I remember once asking my older brother about Dreyfus because he’d had some run-ins with him at conferences and in the literature, and while I don’t remember his exact words the gist of his private email response was that Dreyfus was a nice guy but an ignoramus with little knowledge of the subject matter he was critiquing. I’d say the same about John Searle and his ridiculous “Chinese room” argument which seems to betray a lack of understanding about the difference between complex systems and their individual components. Fanatical AI advocates may be counterproductive, especially when acting as self-promoting marketeers, but so are neo-Luddites taking the opposite position.
a) Dreyfus in fact never said that no computer would ever be able to play better than a child’s level of chess and
b) His major critiques of the AI field as it was in the 1960s have largely proven true, and much recent progress including LLMs reflects in large measure his insightful thinking about the nature of human cognition and the limitations of high level symbol manipulation.
But deeper research, if you could be bothered to do it, reveals nuances showing that what I said is largely true, even if Dreyfus didn’t use those exact words.
Dreyfus was deeply skeptical about AI, not only about its state in the 60s, but about wrongly extrapolating those limitations to the indefinite future. This is what led to his misguided book What Computers Can’t Do and to the chess challenge at MIT where he embarrassed himself with his loss against a mere PDP-6. He interpreted the limitations of 1960s AI as inherent and unavoidable.

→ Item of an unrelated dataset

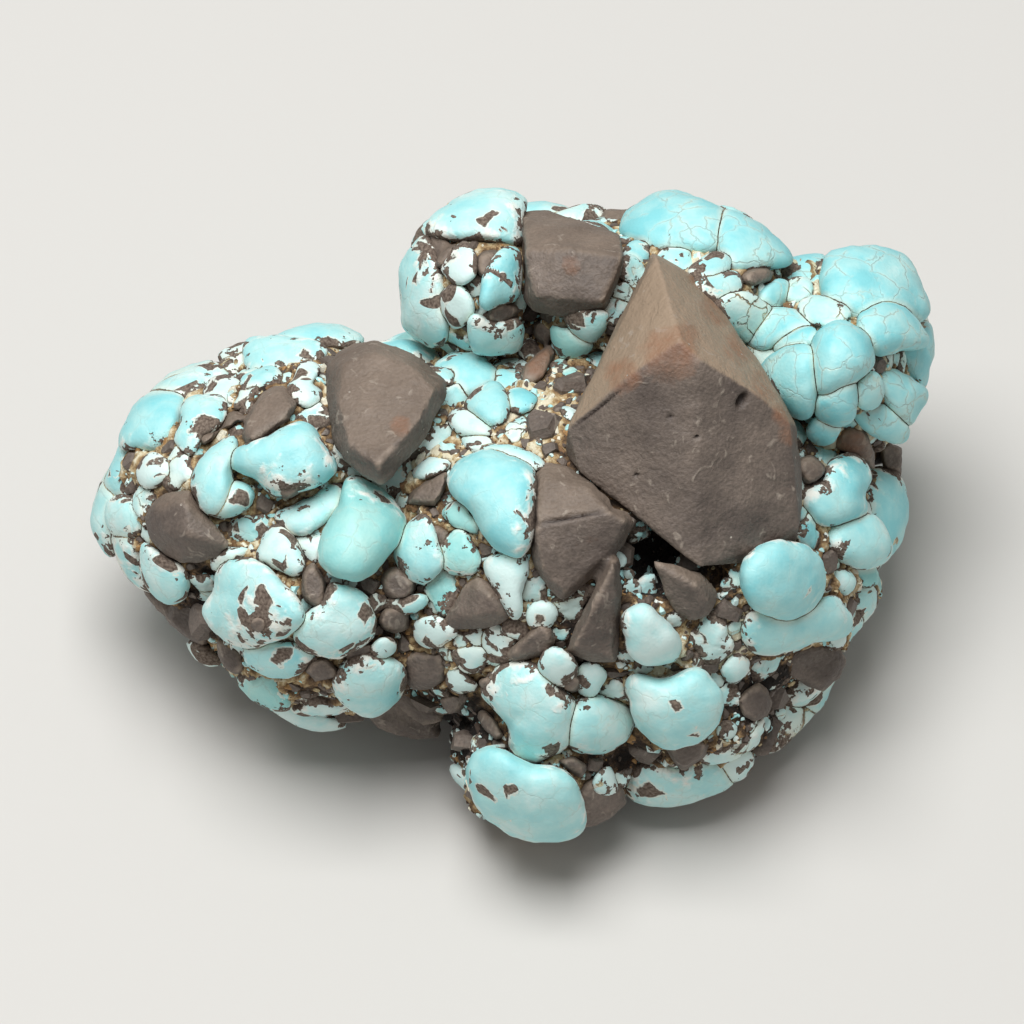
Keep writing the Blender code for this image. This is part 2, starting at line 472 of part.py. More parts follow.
# Each is (outline corners, peaks). A peak is (x, y, height over the groundmass); a plain clast gives one
# number instead, the height of its broken table.
CLASTS = [
    # upper block
    ([
        (0.7, 30.2), (3.4, 30.4), (7.3, 29.2), (11.0, 28.1), (11.4, 25.1), (10.6, 22.8), (9.4, 20.1),
        (4.8, 19.4), (2.3, 20.1), (1.2, 21.2), (1.0, 25.2),
    ], [
        (1.2, 29.4, 5.0), (6.8, 28.4, 5.8), (10.6, 27.4, 6.0), (1.4, 26.1, 8.4), (5.8, 26.2, 9.4),
        (11.0, 25.4, 8.0), (2.2, 21.4, 5.6), (9.0, 20.9, 5.2),
    ]),
    # left block, a broad flat table
    ([
        (-18.7, 14.8), (-17.7, 16.2), (-15.9, 17.0), (-13.7, 17.1), (-10.7, 16.2), (-8.7, 15.1),
        (-6.4, 13.1), (-6.3, 11.8), (-7.4, 9.8), (-8.7, 7.2), (-10.2, 5.5), (-11.7, 3.5), (-13.0, 2.5),
        (-14.7, 3.5), (-16.7, 5.0), (-17.9, 6.8), (-18.0, 9.2), (-18.6, 11.8),
    ], [
        (-16.8, 14.7, 4.6), (-13.8, 15.8, 5.0), (-9.8, 14.4, 5.2), (-7.6, 12.2, 4.8), (-9.2, 9.2, 5.2),
        (-13.2, 4.7, 5.0), (-16.2, 6.7, 4.8), (-17.2, 10.8, 4.8),
    ]),
    # middle wedge in two slabs
    ([
        (2.3, 3.8), (3.3, 4.8), (5.3, 4.5), (7.8, 3.0), (9.6, 1.2), (10.0, 0.1), (6.8, -0.6),
        (2.6, -1.0), (1.9, 0.8),
    ], [
        (3.4, 3.6, 3.0), (7.4, 2.0, 3.6), (3.8, 0.1, 4.6), (9.0, 0.4, 4.2),
    ]),
    ([
        (2.0, -1.0), (4.8, -0.6), (9.2, 0.1), (11.4, 0.2), (12.2, -1.1), (11.2, -3.3), (8.8, -5.8),
        (6.0, -8.2), (4.8, -8.8), (3.2, -7.3), (2.0, -4.8), (1.8, -2.8),
    ], [
        (2.8, -1.5, 4.8), (8.8, -0.6, 5.2), (11.0, -1.0, 4.2), (3.8, -5.5, 3.4), (5.2, -7.8, 2.2),
        (9.2, -4.3, 3.2),
    ]),
    # long spike
    ([
        (9.6, -4.3), (10.7, -4.5), (10.9, -8.8), (10.8, -11.8), (10.6, -15.2), (7.8, -14.9),
        (5.2, -13.9), (6.4, -11.2), (8.2, -7.3),
    ], [
        (10.0, -5.0, 4.0), (7.6, -10.2, 4.6), (6.0, -13.3, 3.6), (10.2, -9.2, 3.4), (10.0, -14.6, 2.6),
    ]),
    ([
        (13.8, -4.8), (15.3, -5.0), (18.8, -6.0), (20.4, -7.8), (20.4, -8.8), (19.6, -10.2),
        (17.8, -10.9), (16.2, -9.9), (15.2, -8.2),
    ], [
        (15.2, -6.0, 1.6), (18.2, -7.2, 3.0), (19.4, -8.6, 2.4),
    ]),
    # left lobe
    ([
        (-36.9, -0.6), (-36.2, 0.9), (-34.7, 1.9), (-32.2, 2.2), (-31.2, 0.8), (-30.0, -0.8),
        (-29.0, -2.2), (-28.0, -3.3), (-29.2, -4.3), (-31.2, -5.3), (-33.2, -5.3), (-35.0, -4.3),
        (-36.2, -3.0), (-36.7, -1.8),
    ], [
        (-35.4, -0.1, 2.8), (-32.6, 1.1, 3.0), (-32.0, -2.1, 4.2), (-34.4, -2.1, 3.8),
        (-32.6, -4.2, 2.8), (-29.8, -3.0, 2.2),
    ]),
    ([
        (-27.1, 7.2), (-27.0, 8.8), (-26.0, 10.8), (-25.0, 12.1), (-23.7, 12.8), (-22.7, 12.8),
        (-22.0, 11.2), (-21.2, 10.8), (-22.2, 9.1), (-24.0, 8.4), (-25.0, 7.5), (-26.2, 6.5),
    ], 2.6),
    ([
        (-39.6, -5.0), (-40.0, -2.5), (-38.7, -3.0), (-37.4, -2.8), (-37.1, -4.2), (-37.0, -5.9),
        (-37.2, -7.3), (-38.2, -6.8), (-39.2, -6.0),
    ], 2.4),
    ([
        (-34.9, -10.3), (-34.3, -8.8), (-32.7, -9.1), (-31.4, -8.9), (-31.0, -10.6), (-30.4, -12.4),
        (-30.9, -14.2), (-32.6, -12.6), (-35.0, -11.2),
    ], 2.2),
    ([
        (-37.4, -7.4), (-36.1, -7.7), (-35.3, -8.6), (-34.7, -9.2), (-34.8, -11.0), (-36.0, -10.0),
        (-37.2, -8.4),
    ], 1.2),
    ([
        (-29.7, -14.4), (-29.9, -12.6), (-28.8, -12.8), (-27.6, -13.6), (-27.0, -14.2), (-26.9, -15.9),
        (-27.6, -16.4), (-28.8, -15.8),
    ], 2.0),
    ([
        (-21.0, -6.2), (-20.4, -5.2), (-19.6, -4.8), (-19.0, -5.8), (-18.4, -6.8), (-18.4, -8.2),
        (-18.6, -9.8), (-19.6, -9.6), (-20.6, -8.9), (-21.0, -7.8),
    ], 2.4),
    ([
        (-23.6, 2.6), (-23.2, 3.5), (-22.2, 3.8), (-21.2, 3.5), (-20.6, 2.9), (-21.2, 1.9),
        (-22.2, 1.2), (-23.2, 1.6),
    ], 4.6),
    ([
        (-30.0, 13.8), (-29.7, 15.1), (-28.8, 15.7), (-27.4, 16.2), (-28.0, 15.1), (-29.0, 14.1),
    ], 1.8),
    ([
        (-31.7, 7.5), (-31.2, 8.2), (-30.2, 8.2), (-29.2, 8.2), (-29.8, 7.2), (-30.7, 6.5),
        (-31.2, 6.7),
    ], 2.0),
    ([
        (-29.2, 8.8), (-28.6, 9.7), (-27.6, 10.1), (-26.9, 9.9), (-27.2, 9.1), (-28.2, 8.2),
        (-29.0, 8.2),
    ], 1.8),
    ([
        (-21.0, -15.9), (-20.0, -14.8), (-18.7, -14.2), (-17.4, -15.6), (-17.0, -16.6), (-18.2, -16.9),
        (-19.8, -17.1),
    ], 2.0),
    ([
        (-17.0, -13.9), (-16.0, -13.2), (-14.4, -12.9), (-13.4, -13.2), (-13.8, -14.2), (-15.0, -14.6),
        (-16.4, -14.8),
    ], 2.2),
    ([
        (-26.2, -10.9), (-25.6, -10.3), (-24.6, -10.3), (-24.0, -10.9), (-24.4, -11.8), (-25.0, -12.2),
        (-25.8, -11.8),
    ], 5.4),
    # middle
    ([
        (-13.1, -6.8), (-12.4, -5.8), (-11.4, -5.5), (-10.2, -6.2), (-9.4, -6.9), (-9.6, -8.2),
        (-10.4, -8.8), (-11.8, -8.8), (-12.8, -8.2),
    ], 2.8),
    ([
        (-13.4, -10.9), (-12.8, -9.6), (-11.6, -9.3), (-10.2, -9.6), (-9.9, -10.6), (-10.2, -11.8),
        (-11.6, -12.2), (-12.8, -11.8),
    ], 2.0),
    ([
        (-6.9, -10.9), (-5.7, -8.8), (-4.7, -7.2), (-3.4, -6.5), (-2.0, -7.3), (-0.8, -8.6),
        (-0.1, -9.9), (-0.4, -10.9), (-2.0, -11.6), (-4.4, -11.8), (-6.2, -11.6),
    ], [
        (-5.8, -10.3, 2.0), (-3.6, -7.6, 2.2), (-2.2, -8.3, 3.0), (-1.0, -10.2, 2.4),
        (-3.6, -10.2, 3.2),
    ]),
    ([
        (-10.7, 0.8), (-10.2, 2.0), (-8.8, 3.2), (-7.2, 4.0), (-6.3, 4.2), (-6.3, 3.0), (-6.8, 1.6),
        (-7.6, 0.4), (-9.2, 0.6),
    ], 2.4),
    ([
        (-11.0, -14.2), (-9.7, -13.9), (-8.2, -14.2), (-6.8, -13.9), (-6.4, -15.6), (-6.8, -17.1),
        (-8.2, -17.8), (-10.0, -17.8), (-10.8, -16.8),
    ], 1.8),
    ([
        (-14.8, -20.8), (-13.5, -19.0), (-11.2, -18.4), (-8.2, -18.4), (-7.0, -19.2), (-7.2, -20.8),
        (-7.2, -23.0), (-9.5, -23.3), (-12.0, -22.6), (-13.8, -21.8),
    ], 1.8),
    ([
        (-7.6, -18.8), (-6.4, -18.1), (-4.6, -18.4), (-4.2, -19.1), (-5.2, -20.1), (-6.6, -20.4),
    ], 1.6),
    ([
        (-0.6, -14.2), (0.6, -12.8), (1.8, -11.8), (3.0, -10.9), (4.0, -11.6), (4.4, -12.8),
        (3.8, -14.2), (1.8, -14.6), (0.2, -14.8),
    ], 2.0),
    ([
        (-8.6, -2.8), (-8.6, -1.4), (-7.6, -1.1), (-6.2, -2.0), (-6.6, -3.2), (-7.2, -3.5),
    ], 1.4),
    ([
        (-3.6, -19.9), (-2.8, -19.6), (-1.8, -20.6), (-1.2, -21.4), (-0.6, -22.6), (-1.6, -22.9),
        (-2.8, -21.9), (-3.4, -20.9),
    ], 1.8),
    # upper lobes
    ([
        (-8.6, 26.9), (-8.0, 28.2), (-6.8, 28.1), (-6.2, 27.2), (-7.0, 26.2), (-8.2, 25.8),
    ], 4.0),
    ([
        (-7.6, 25.4), (-6.6, 26.6), (-5.4, 27.1), (-5.8, 25.9), (-6.8, 24.4), (-7.8, 24.4),
    ], 3.4),
    ([
        (-3.5, 24.2), (-3.4, 25.6), (-2.6, 26.1), (-1.4, 26.1), (-1.8, 24.9), (-2.4, 23.2),
        (-3.2, 23.6),
    ], 2.8),
    ([
        (-2.8, 19.2), (-2.2, 20.4), (-1.0, 21.1), (0.2, 20.9), (0.9, 20.2), (0.0, 19.2), (-1.2, 18.6),
        (-2.4, 18.8),
    ], 3.0),
    ([
        (2.1, 17.8), (2.3, 19.1), (3.3, 19.2), (4.3, 18.4), (4.0, 17.2), (2.8, 16.8),
    ], 2.0),
    ([
        (0.9, 13.4), (1.4, 14.8), (2.6, 16.1), (3.8, 16.9), (4.4, 16.1), (4.0, 14.8), (3.2, 13.4),
        (2.0, 12.7), (1.2, 12.8),
    ], 2.2),
    ([
        (8.9, 29.6), (9.4, 30.7), (11.2, 30.9), (12.5, 30.9), (12.9, 29.6), (11.6, 28.9), (9.8, 28.9),
    ], 2.6),
    ([
        (22.9, 23.6), (23.8, 24.4), (25.6, 24.6), (26.4, 24.1), (26.0, 23.1), (24.4, 22.6),
        (23.2, 22.9),
    ], 2.6),
    # right flank
    ([
        (28.4, 4.5), (28.8, 5.5), (30.0, 5.8), (31.2, 5.0), (31.8, 4.2), (30.8, 3.2), (29.4, 2.6),
        (28.8, 3.5),
    ], 4.0),
    ([
        (32.2, 6.8), (32.6, 8.2), (33.8, 8.7), (35.2, 8.4), (36.0, 7.2), (36.6, 5.8), (36.6, 4.2),
        (35.4, 4.7), (34.0, 5.7),
    ], 2.8),
    ([
        (37.0, 6.7), (38.1, 7.3), (39.6, 6.6), (39.8, 5.0), (39.7, 3.6), (37.6, 4.2),
    ], 2.0),
    ([
        (25.3, -14.2), (27.8, -13.8), (30.4, -13.1), (33.0, -13.6), (33.8, -15.0), (33.2, -16.8),
        (31.5, -18.2), (28.3, -16.8), (26.4, -15.6),
    ], 1.6),
    ([
        (22.3, -18.9), (23.3, -17.8), (24.6, -17.1), (25.8, -17.8), (26.3, -19.2), (25.8, -20.6),
        (24.3, -21.1), (23.0, -20.4),
    ], 1.4),
    ([
        (23.0, -22.6), (24.3, -21.4), (26.5, -21.6), (28.5, -23.0), (27.6, -24.4), (25.8, -24.8),
    ], 1.4),
    # lower lip
    ([
        (15.2, -23.4), (16.8, -22.9), (18.8, -22.6), (20.0, -23.1), (19.4, -24.6), (18.3, -25.1),
        (17.2, -25.9), (16.2, -24.9),
    ], 2.6),
    ([
        (7.0, -31.6), (6.4, -28.4), (7.4, -26.9), (9.0, -26.4), (11.4, -27.9), (11.6, -29.4),
        (10.0, -30.6), (8.4, -31.5),
    ], 1.8),
    ([
        (4.4, -24.8), (6.0, -24.4), (7.4, -25.4), (7.0, -26.4), (5.8, -25.9),
    ], 2.0),
    ([
        (4.8, -16.9), (5.4, -16.1), (6.4, -16.1), (6.9, -16.9), (6.4, -17.9), (5.2, -17.8),
    ], 3.6),
    ([
        (-3.6, -16.9), (-3.0, -16.4), (-2.0, -16.4), (-1.7, -17.1), (-2.2, -17.9), (-3.2, -17.8),
    ], 2.6),
]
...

He argued that human intelligence isn’t based on symbolic rule-following, and that since in his simplistic view that’s exactly what computers do, they could never be intelligent. He never anticipated ANNs and things like deep learning and reinforcement learning. He wrongly assumed that AI necessarily requires human-like cognitive structure, and in his book he wrongly predicted that they would never be effective at language translation, robust speech recognition, and many other things that they do quite well today. He never anticipated that systems like Alphazero could surpass human capabilities through entirely different mechanisms, much as a jet airliner flies higher and faster than any bird without flapping its wings. As part of those claims, he said that no computer at that time can play chess at even an amateur level, with the strong implication that they never would.
I will take lectures on bothering to do deep research from many people, but you, the guy who spammed this thread with cites he hadn’t read, are not one of them, nor can you seriously imagine that you would be.
One thing I’ve learned in life is that intelligent people respond to criticism with informative arguments made in good faith, and the ignorant resort to content-free snark because they have nothing to say. No personal criticism intended, of course.
To be fair, if you find the back-and-forth enjoyable, then don’t let me dissuade you. Just maintain a clear understanding that it’s the equivalent of debating the provenance of Joseph Smith’s revelations with a fifth-generation resident of Salt Lake City.
You seem very impressed with the reasoning path LLMs take to reach an answer. Does it change your opinion at all, now that you know the displayed reasoning path is not always what it’s actually doing, that it’s sometimes just making it up after the fact?